ASPCA

Published: Aug 26, 2013 12:01 PM EDT

MONTGOMERY, Ala. — The ASPCA and The Humane Society of the United States, at the request of the United States Attorney's Office and the Federal Bureau of Investigation, assisted in seizing 367 dogs in Alabama, Mississippi and Georgia in what is believed to be the second-largest dog fighting raid in U.S. history.

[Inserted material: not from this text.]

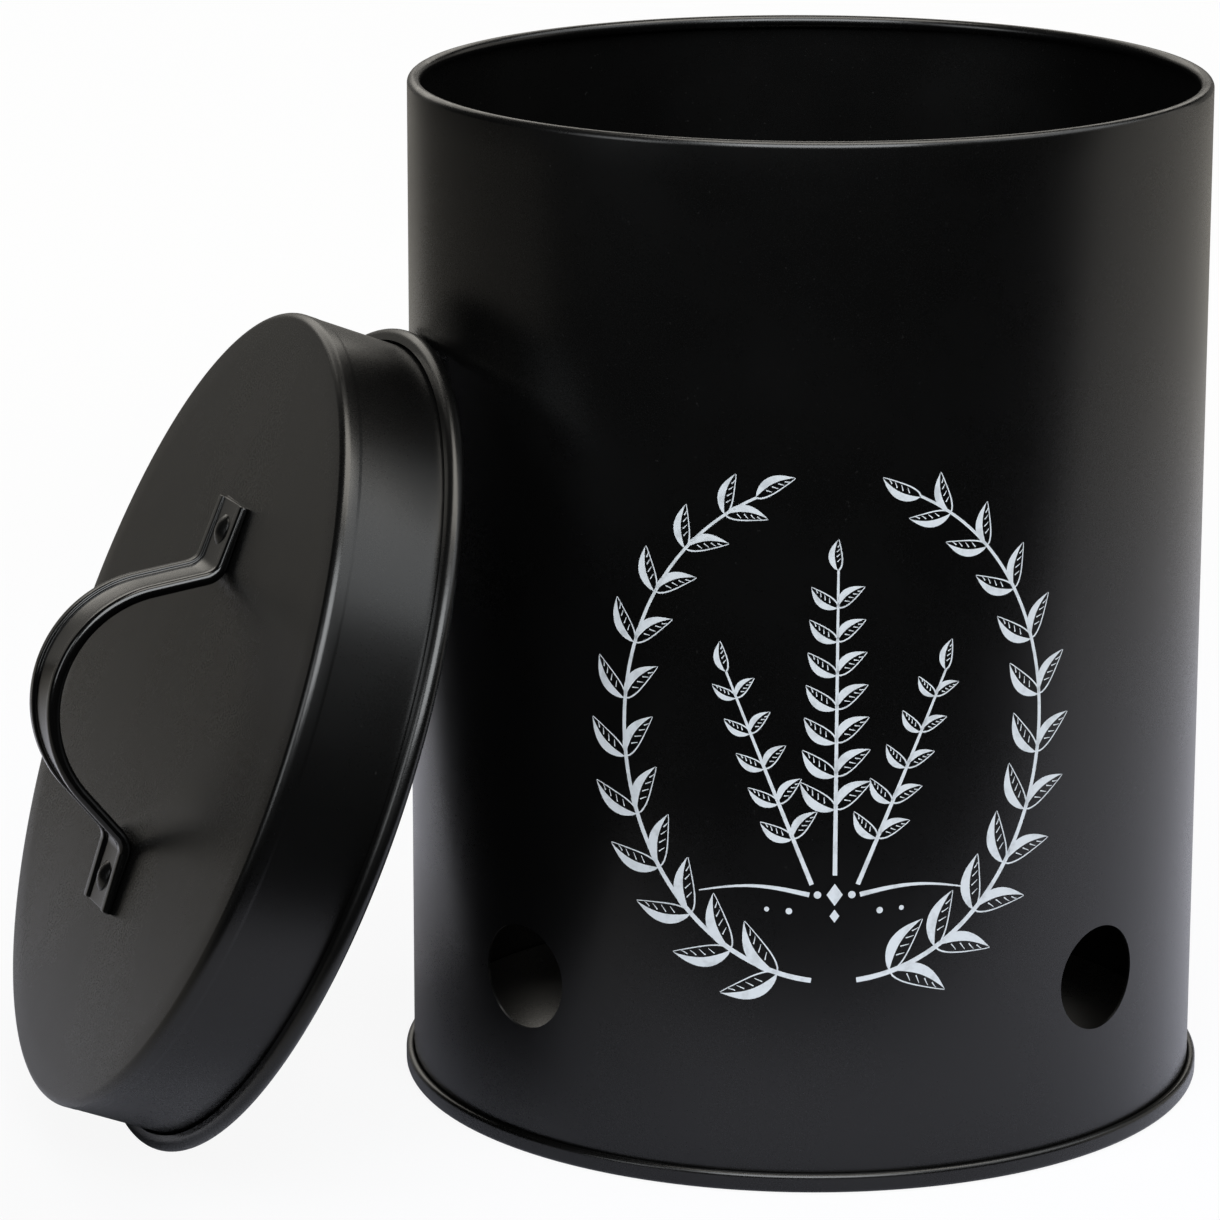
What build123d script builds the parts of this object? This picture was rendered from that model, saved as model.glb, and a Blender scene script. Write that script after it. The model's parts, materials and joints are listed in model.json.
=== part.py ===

After a three-year investigation initiated by the Auburn Police, 13 search warrants were executed Friday morning, Aug. 23, throughout Alabama, Mississippi, Georgia and Texas. Ten suspects were arrested and indicted on felony dog fighting charges. Federal and local officials also seized firearms and drugs, as well as more than $500,000 in cash from dog fighting gambling activities that took place over the course of the investigation. Remains of dead animals were also discovered on some properties where dogs were housed and allegedly fought. If convicted, defendants could face up to five years in prison, as well as fines and restitution.

ASPCA and The HSUS responders helped manage the removal and transport of the dogs to temporary emergency shelters in undisclosed locations. Responders are also providing veterinary care and behavior enrichment to the dogs, which are estimated to range in age from just several days to 10-12 years. The ASPCA and The HSUS also assisted authorities with collecting forensic evidence to be submitted for prosecution.

Conditions of the dogs varied, but one ASPCA veterinarian commented on the large number of the dogs that appeared emaciated. In one yard, 114 dogs, the majority tethered to heavy chains, sat in 90 degree heat, scratching at fleas, with no fresh water or food visible anywhere on the property. Some appeared to have no access to water at all, and many exhibited wounds, scars and other conditions consistent with dog fighting. Makeshift, filthy dog houses—many improvised from plastic and metal barrels and others made of chipboard with rotting wood floors and rusted metal roofing—provided the only shelter in the sweltering heat and humidity. Some dogs pulled at chains and cables that were tethered to cinder blocks and car tires. A female dog did her best to tend to six puppies, just weeks old, with no food or water, in a pen littered with trash and feces.

In July 2009, the ASPCA and The HSUS, along with numerous federal and local agencies, participated in a multi-state dog fighting raid, the largest federal crackdown on dog fighting in U.S. history, resulting in the rescue of over 500 dogs. The eight-state raid, launched by federal and local agencies, spanned Missouri, Illinois, Iowa, Texas, Oklahoma, Arkansas, Nebraska and Mississippi and resulted in more than 100 arrests.